Balanço da situação atual do velho continente, com as imposições da União Europeia e o aumento de movimentos que promovem a cristianofobia.


Pilatos apresenta Jesus Cristo aos judeus que pediam sua condenação

Muitos teólogos afirmam que Nosso Senhor veio até nós num momento em que o mundo antigo não oferecia mais aos homens certezas, visões, esperanças ou perspectivas de futuro.

A luz da Antiguidade estava se extinguindo. O homem dessa mudança de época era cético, agnóstico, não acreditando em mais nada. “O que é a verdade?” — perguntou Pilatos a Nosso Senhor Jesus Cristo (Jo 18, 38). Antes o Salvador lhe dissera: “Eu nasci e vim ao mundo para dar testemunho da verdade. Todo aquele que é da verdade, ouve a minha voz” (Jo 18,37).

A partir da vinda do Messias, defrontam-se dois tipos de homens que encarnam duas épocas da humanidade: o velho homem, cujo estado de alma não tem mais acesso à verdade nem condições de reconhecer o que é a verdade, e o novo homem, renascido pela graça e que pode, seguindo a Cristo, conhecer a verdade.
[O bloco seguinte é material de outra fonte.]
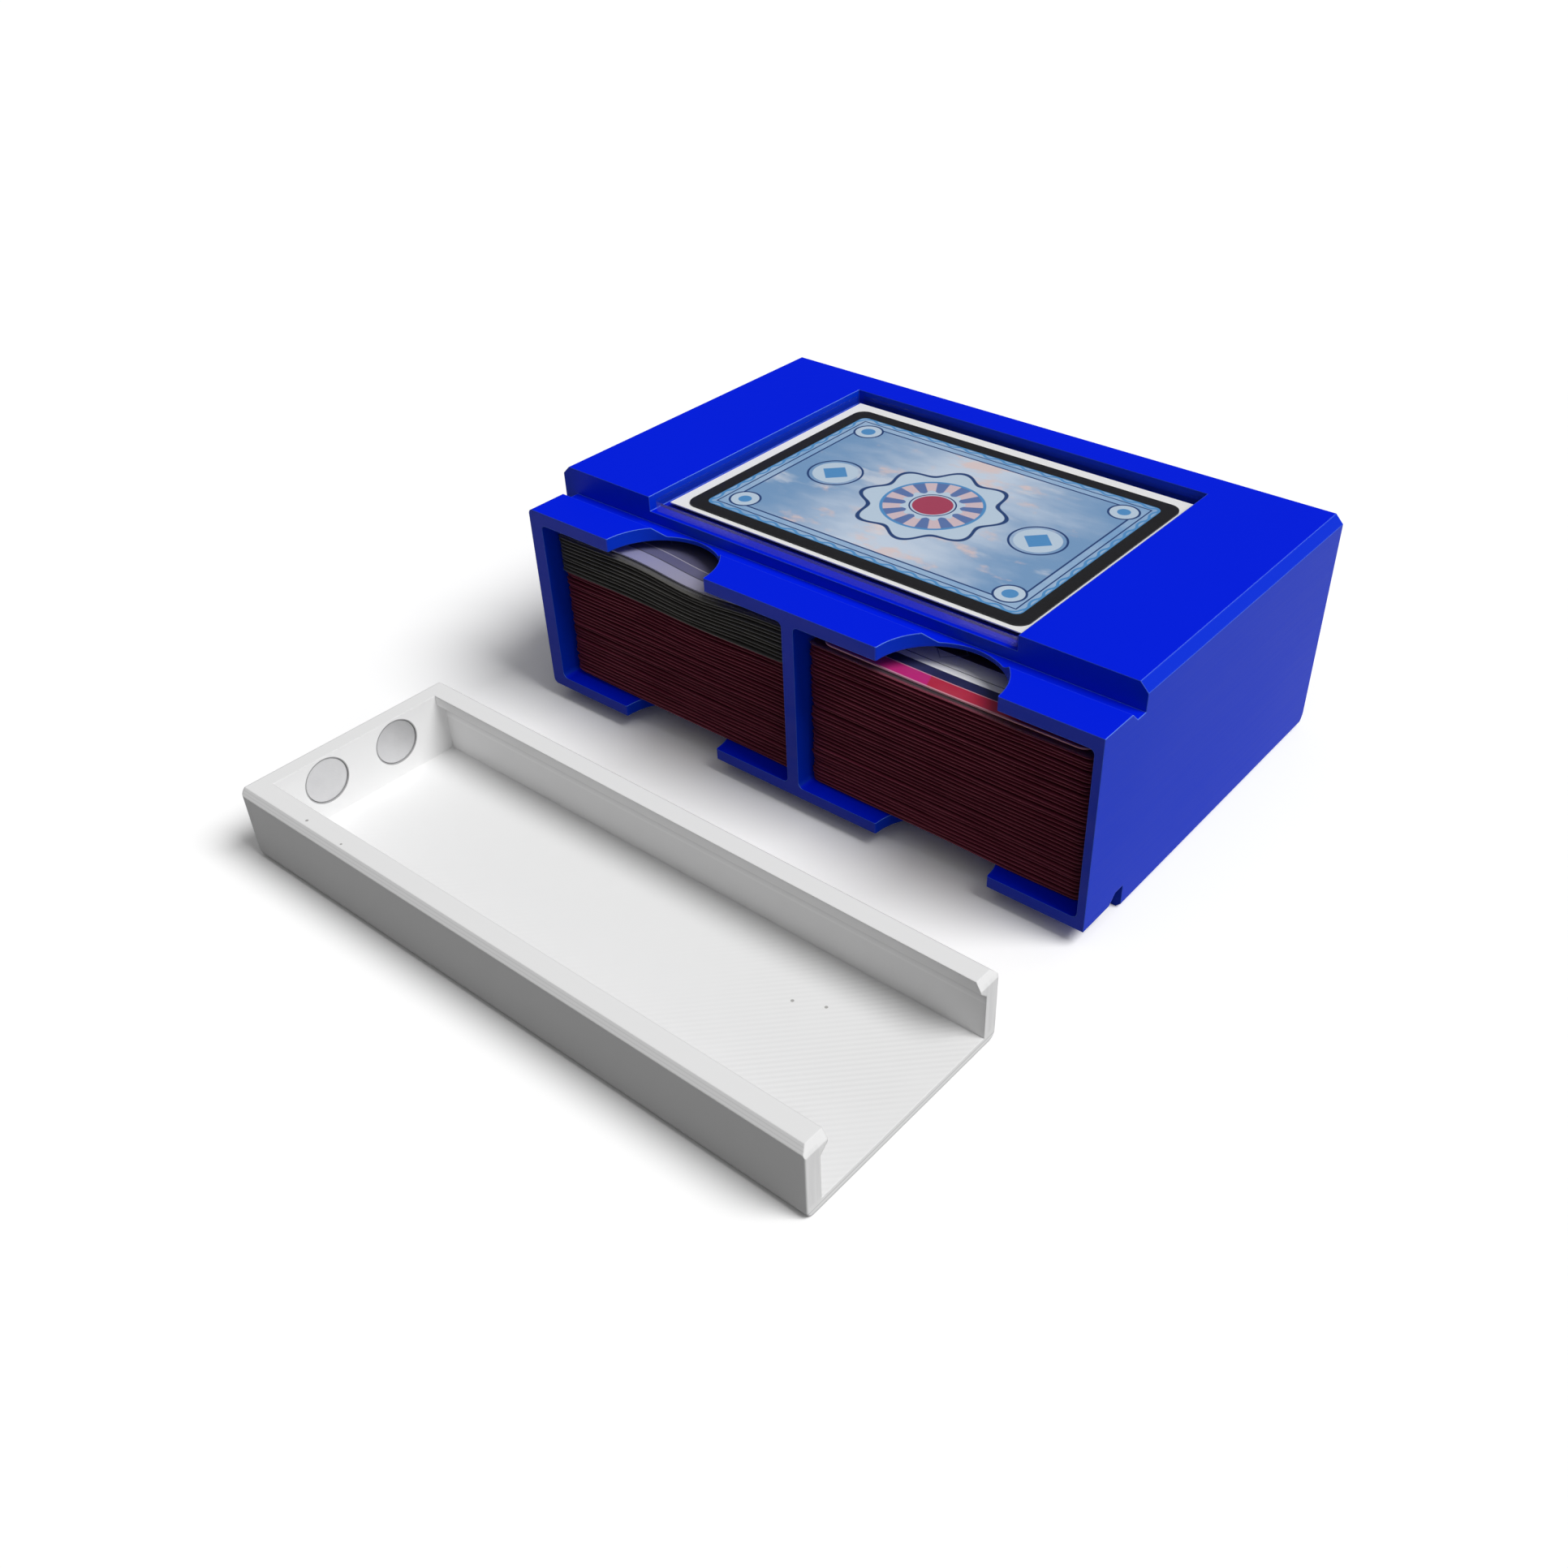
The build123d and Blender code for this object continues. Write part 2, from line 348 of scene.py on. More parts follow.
def box_distance(x: Field, y: Field, half: tuple[float, float], corner: float) -> Field:
    """The signed distance to a rectangle with round corners, negative inside.

    The rectangle shrunk by its corner radius is measured along both axes; outside it the two
    shares are joined as a right triangle's, and the radius is taken off again.

    Args:
        x: The place across.
        y: The place along.
        half: Half the width and half the height.
        corner: The corner radius.

    Returns:
        The distance.
    """
    over_x = abs(x) - (half[0] - corner)
    over_y = abs(y) - (half[1] - corner)
    outside = radius_of(over_x.greater(0.0), over_y.greater(0.0))
    return outside + over_x.greater(over_y).lesser(0.0) - corner


def shaded(colour: Colour, factor: float) -> Colour:
    """A colour made darker or lighter by a factor, and no lighter than white."""
    return tuple(min(1.0, part * factor) for part in colour)


# ---------------------------------------------------------------------------- finishes


@dataclass(frozen=True)
class Mark:
    """A small spot on a print, such as a speck or a dot of stringing, in millimetres."""

    place: tuple[float, float, float]
    radius: float
    colour: Colour
    strength: float = 0.8


@dataclass(frozen=True)
class PrintedPlastic:
    """Printed plastic: fine layer lines on upright faces, slanted fill lines on level ones, softly
    rounded edges with a painted highlight colour, faint streaks and a few specks. Sizes are in millimetres."""

    name: str
    colour: Colour
    # Painted shade: the colour that upright faces take in place of their own.
    side_shade_colour: Colour
    # Painted highlight: the lighter colour laid along rounded edges.
    edge_highlight_colour: Colour
    roughness: float
    shine: float
    layer: float = 0.25
    fill_line: float = 0.42
    fill_depth: float = 0.5
    fill_tone: float = 0.12
    streaks: float = 0.06
    darkest: float = 0.86
    lightest: float = 1.14
    level_matt: float = 0.5
    glint: float = 0.0
    # Painted sheen: how much pale haze the faces that look to the front get, from which y, and its colour.
    front_sheen: float = 0.0
    sheen_from: float = -46.0
    sheen_colour: Colour = (0.1, 0.1, 0.55)
    relief: float = 0.012
    edge_radius: float = 0.35
    # How strong the painted edge highlight is.
    edge_highlight_gain: float = 9.0
    marks: tuple[Mark, ...] = ()

    def filled(self, g: Graph, place: Place) -> Field:
        """Where the slanted fill lines of level faces show: in slow patches."""
        return g.noise(place, 0.06, detail=1.0).rise(0.42, 0.62)

    def details(self, g: Graph, place: Place, base: Socket) -> Socket:
        """The print's own marks over its colour: on a plain print, its listed spots.

        Args:
            g: The material's graph.
            place: The point's place.
            base: The colour so far.

        Returns:
            The colour with the marks.
        """
        x, y, z = place
        for mark in self.marks:
            away = radius_of(radius_of(x - mark.place[0], y - mark.place[1]), z - mark.place[2])
            share = away.rise(mark.radius * 1.25, mark.radius * 0.75) * mark.strength
            base = g.mix(share, base, mark.colour)
        return base

    def material(self) -> bpy.types.Material:
        """Builds the finish.

        Layer lines are a sine of the height, fill lines a sine along a diagonal, and the normal's
        height picks between them. Streaks are noise drawn out along the layers. A painted highlight
        colour lies along rounded edges, most on edges that look up and to a side.

        Returns:
            The material.
        """
        g = Graph(self.name)
        place = g.place()
        x, y, z = place
        _, north, up = g.facing()
        level = abs(up).rise(0.6, 0.9)
        upright = 1.0 - level
        softened = g.softened(self.edge_radius * MM)
        # Painted highlight: the edge mask is strongest where the softened normals look up and to a side.
        aside, _, upward = g.split(softened)
        lit = abs(aside) * upward.greater(0.0) * 2.0
        edge = (g.edge(softened) * self.edge_highlight_gain * (lit * self.glint + 1.0 - self.glint)).lesser(1.0)
        layers = z.sine(self.layer) * 0.5 + 0.5
        fill = (x - y).sine(self.fill_line * math.sqrt(2)) * 0.5 + 0.5
        fill_share = self.filled(g, place) * self.fill_depth
        streak = g.noise(place, (0.035, 0.035, 1.6), detail=3.0) * upright
        diagonal = g.noise((x - y, x + y, z), (0.9, 0.03, 0.1)) * level
        tone = (streak + diagonal - 0.5) * self.streaks + (g.noise(place, 0.02) - 0.5) * self.streaks
        tone = tone - fill * fill_share * level * self.fill_tone
        # Painted shade: upright faces mix towards the side colour, and level faces keep their own colour.
        # The streak tone varies both.
        darker, lighter = (
            g.mix(level, shaded(self.side_shade_colour, factor), shaded(self.colour, factor))
            for factor in (self.darkest, self.lightest)
        )
        base = g.mix((tone + 0.5).lesser(1.0), darker, lighter)
        # Painted sheen: a pale, patchy haze on faces that look to the front, in front of the given y. The
        # painted edge highlight goes over it.
        front_sheen_share = north.rise(-0.6, -0.9) * y.rise(self.sheen_from, self.sheen_from - 1.5)
        front_sheen_share = front_sheen_share * (g.noise(place, (0.05, 0.05, 0.2)) * 0.7 + 0.2)
        base = g.coats(base, (front_sheen_share * self.front_sheen, self.sheen_colour), (edge, self.edge_highlight_colour))
        base = self.details(g, place, base)
        grain = g.noise(place, 5.0)
        rough = (tone * 1.2 + grain * 0.06 + self.roughness - 0.03).lesser(1.0)
        height = layers * upright * 0.4 + fill * fill_share * level + grain * 0.25
        normal = g.bump(height, self.relief * MM, 0.5, softened)
        shine = (1.0 - level * self.level_matt) * self.shine
        return g.surface(Base_Color=base, Roughness=rough, Specular_IOR_Level=shine, Normal=normal)


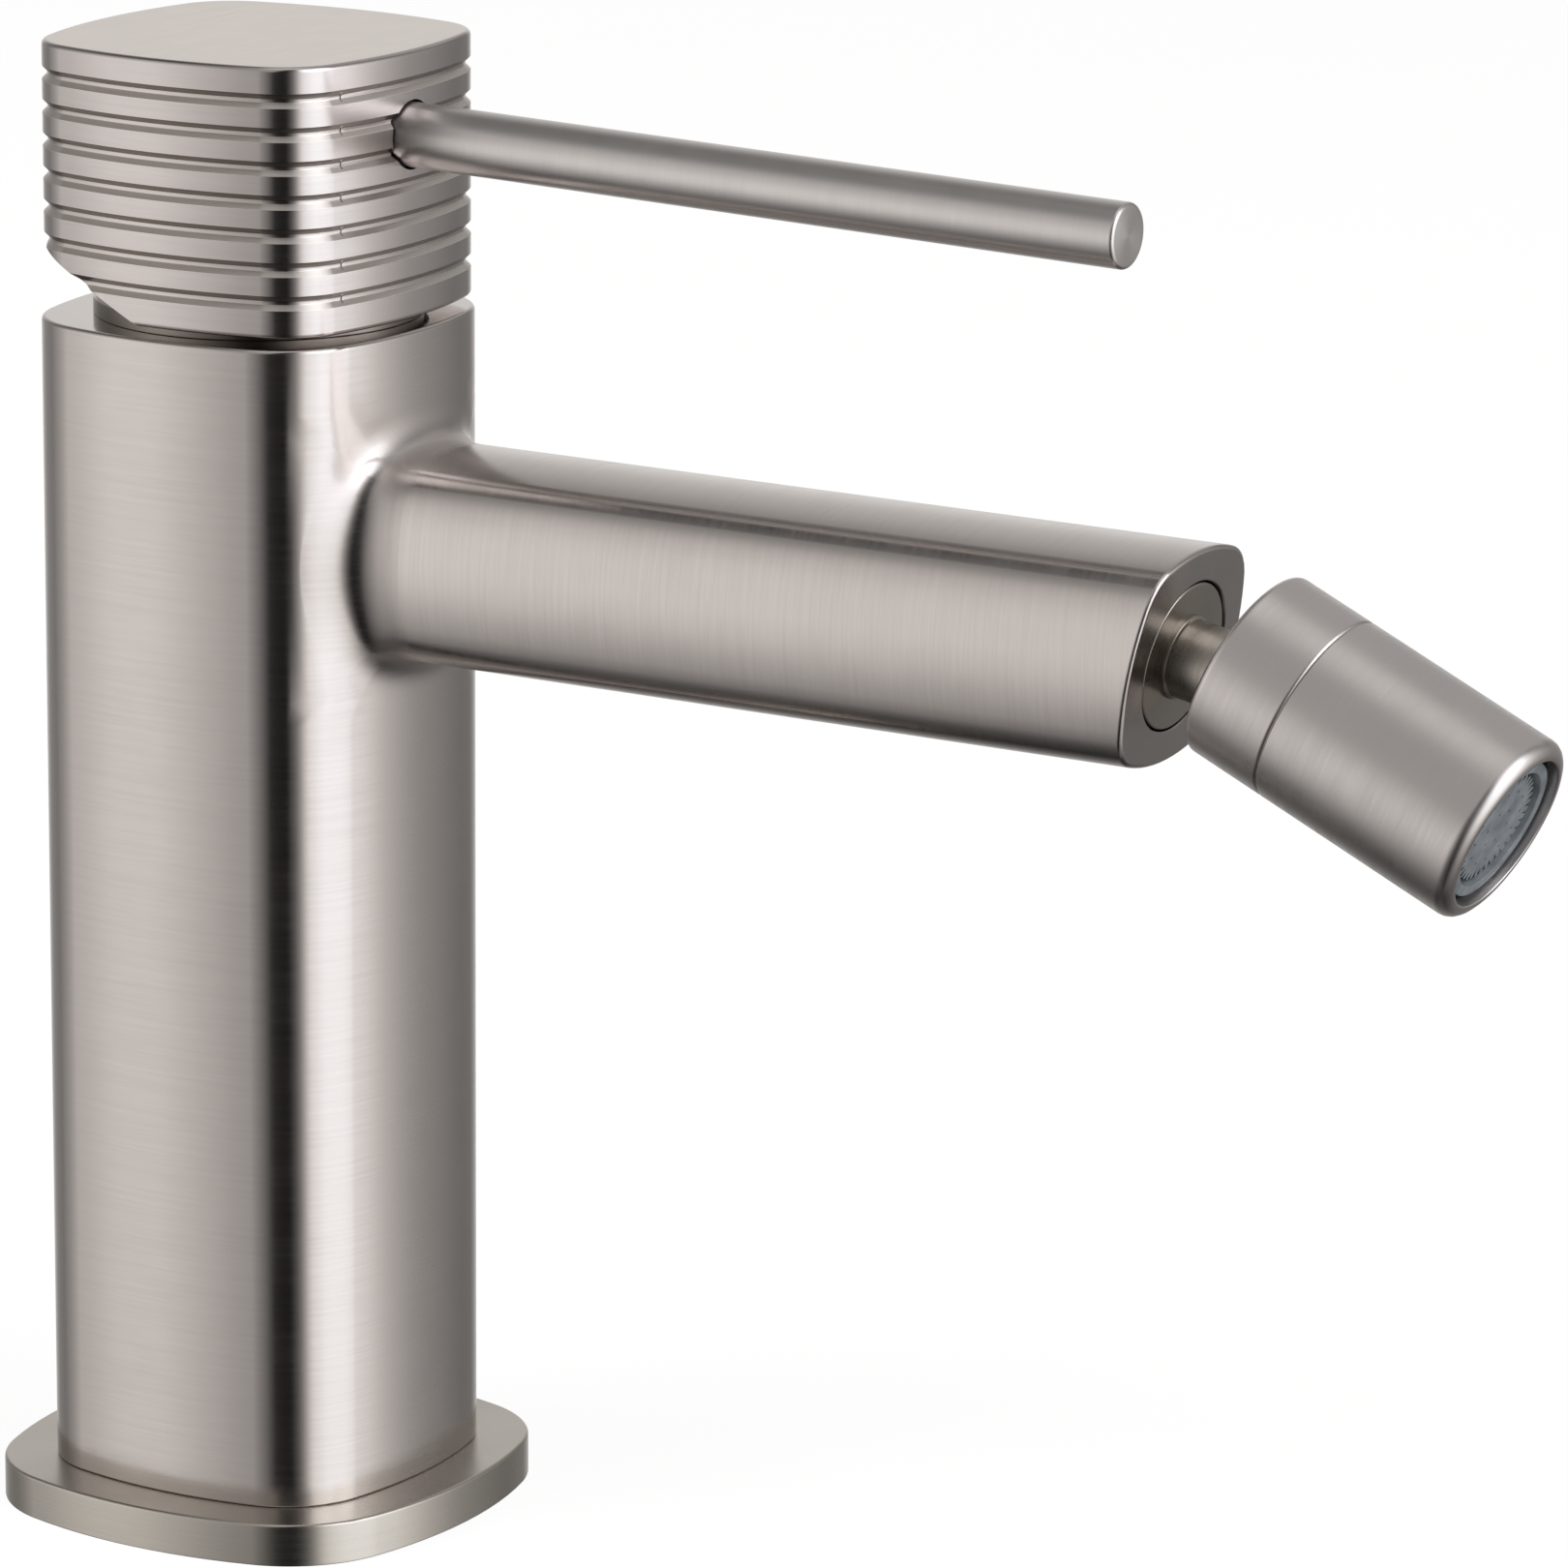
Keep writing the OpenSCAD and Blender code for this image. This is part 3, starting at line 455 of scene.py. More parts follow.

A luz que antes iluminara o mundo antigo saiu de cena para dar lugar a uma outra luz: ao “lumen Christi”, à luz de Cristo. O que daí se seguiu, conhecemo-lo bem. Formou-se a Cristandade que construiu, especialmente na Europa, a civilização esplendorosa que tornou esse continente objeto de admiração e de inveja de muitos. Os europeus seguiram Aquele que é “a Verdade, o Caminho e a Vida” e tornaram-se destarte capazes de realizar obras que ultrapassaram de muito em grandeza, brilho e beleza às da Antiguidade pagã.

Contudo, dois mil anos depois do nascimento do divino Redentor, a Europa está apagando em si – consciente e livremente! – a luz de Cristo. O resultado disso no-lo mostra à saciedade a história do século XX: mortes, destruição, decadência da civilização. Os europeus, apesar das devastações das duas Guerras Mundiais, do nazismo e do comunismo, e, sobretudo, das advertências de Nossa Senhora em Fátima, não estão dispostos a se converterem e voltarem-se para Cristo e sua Igreja. Muito pelo contrário, levados por boa parte da mídia e das instituições políticas, tentam incessantemente apagar a luz de Cristo. Vamos aos fatos.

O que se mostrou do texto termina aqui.